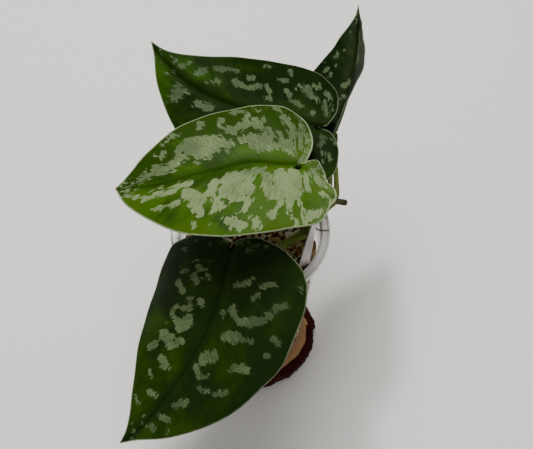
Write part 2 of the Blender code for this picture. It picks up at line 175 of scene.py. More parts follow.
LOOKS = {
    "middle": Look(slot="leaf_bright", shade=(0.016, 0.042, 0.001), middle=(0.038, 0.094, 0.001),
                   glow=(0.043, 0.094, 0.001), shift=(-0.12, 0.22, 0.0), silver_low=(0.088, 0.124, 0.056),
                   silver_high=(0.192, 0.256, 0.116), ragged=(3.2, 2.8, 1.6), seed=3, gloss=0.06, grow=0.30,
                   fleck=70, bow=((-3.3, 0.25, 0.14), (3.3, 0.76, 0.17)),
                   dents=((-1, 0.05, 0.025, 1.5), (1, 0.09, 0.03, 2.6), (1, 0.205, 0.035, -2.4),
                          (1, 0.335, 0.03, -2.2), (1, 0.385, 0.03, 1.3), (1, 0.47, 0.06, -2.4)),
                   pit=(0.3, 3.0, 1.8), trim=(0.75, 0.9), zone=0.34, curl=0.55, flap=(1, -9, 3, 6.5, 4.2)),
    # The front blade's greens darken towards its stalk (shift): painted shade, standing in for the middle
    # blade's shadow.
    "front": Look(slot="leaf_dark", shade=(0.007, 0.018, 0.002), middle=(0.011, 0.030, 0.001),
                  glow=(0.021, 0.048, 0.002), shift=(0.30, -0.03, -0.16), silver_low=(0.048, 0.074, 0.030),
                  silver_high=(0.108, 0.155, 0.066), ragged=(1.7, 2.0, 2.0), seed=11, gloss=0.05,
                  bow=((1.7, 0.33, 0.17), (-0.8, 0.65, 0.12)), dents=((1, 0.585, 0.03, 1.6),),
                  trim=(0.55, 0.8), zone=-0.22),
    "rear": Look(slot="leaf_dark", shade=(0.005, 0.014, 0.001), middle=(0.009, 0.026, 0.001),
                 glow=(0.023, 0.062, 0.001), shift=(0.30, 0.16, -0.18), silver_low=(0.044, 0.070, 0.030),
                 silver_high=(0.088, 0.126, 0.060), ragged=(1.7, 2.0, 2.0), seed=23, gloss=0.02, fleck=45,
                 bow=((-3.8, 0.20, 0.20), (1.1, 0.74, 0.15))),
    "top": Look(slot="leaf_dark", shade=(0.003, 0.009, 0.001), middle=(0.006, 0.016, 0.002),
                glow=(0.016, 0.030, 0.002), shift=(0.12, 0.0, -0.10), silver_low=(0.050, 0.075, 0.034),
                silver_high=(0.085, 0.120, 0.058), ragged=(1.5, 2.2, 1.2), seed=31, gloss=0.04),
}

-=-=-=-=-

Please return the data above exactly as given.

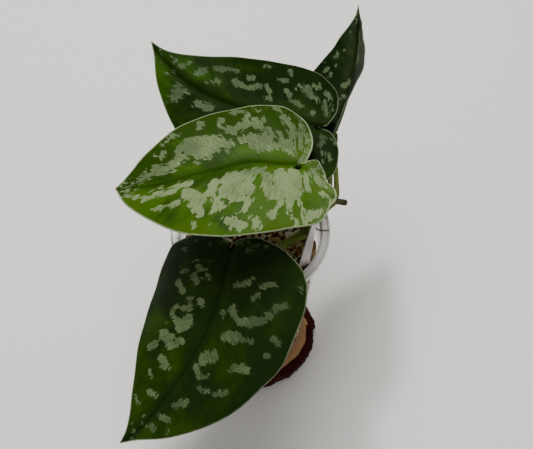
Write part 2 of the Blender code for this picture. It picks up at line 175 of scene.py. More parts follow.
LOOKS = {
    "middle": Look(slot="leaf_bright", shade=(0.016, 0.042, 0.001), middle=(0.038, 0.094, 0.001),
                   glow=(0.043, 0.094, 0.001), shift=(-0.12, 0.22, 0.0), silver_low=(0.088, 0.124, 0.056),
                   silver_high=(0.192, 0.256, 0.116), ragged=(3.2, 2.8, 1.6), seed=3, gloss=0.06, grow=0.30,
                   fleck=70, bow=((-3.3, 0.25, 0.14), (3.3, 0.76, 0.17)),
                   dents=((-1, 0.05, 0.025, 1.5), (1, 0.09, 0.03, 2.6), (1, 0.205, 0.035, -2.4),
                          (1, 0.335, 0.03, -2.2), (1, 0.385, 0.03, 1.3), (1, 0.47, 0.06, -2.4)),
                   pit=(0.3, 3.0, 1.8), trim=(0.75, 0.9), zone=0.34, curl=0.55, flap=(1, -9, 3, 6.5, 4.2)),
    # The front blade's greens darken towards its stalk (shift): painted shade, standing in for the middle
    # blade's shadow.
    "front": Look(slot="leaf_dark", shade=(0.007, 0.018, 0.002), middle=(0.011, 0.030, 0.001),
                  glow=(0.021, 0.048, 0.002), shift=(0.30, -0.03, -0.16), silver_low=(0.048, 0.074, 0.030),
                  silver_high=(0.108, 0.155, 0.066), ragged=(1.7, 2.0, 2.0), seed=11, gloss=0.05,
                  bow=((1.7, 0.33, 0.17), (-0.8, 0.65, 0.12)), dents=((1, 0.585, 0.03, 1.6),),
                  trim=(0.55, 0.8), zone=-0.22),
    "rear": Look(slot="leaf_dark", shade=(0.005, 0.014, 0.001), middle=(0.009, 0.026, 0.001),
                 glow=(0.023, 0.062, 0.001), shift=(0.30, 0.16, -0.18), silver_low=(0.044, 0.070, 0.030),
                 silver_high=(0.088, 0.126, 0.060), ragged=(1.7, 2.0, 2.0), seed=23, gloss=0.02, fleck=45,
                 bow=((-3.8, 0.20, 0.20), (1.1, 0.74, 0.15))),
    "top": Look(slot="leaf_dark", shade=(0.003, 0.009, 0.001), middle=(0.006, 0.016, 0.002),
                glow=(0.016, 0.030, 0.002), shift=(0.12, 0.0, -0.10), silver_low=(0.050, 0.075, 0.034),
                silver_high=(0.085, 0.120, 0.058), ragged=(1.5, 2.2, 1.2), seed=31, gloss=0.04),
}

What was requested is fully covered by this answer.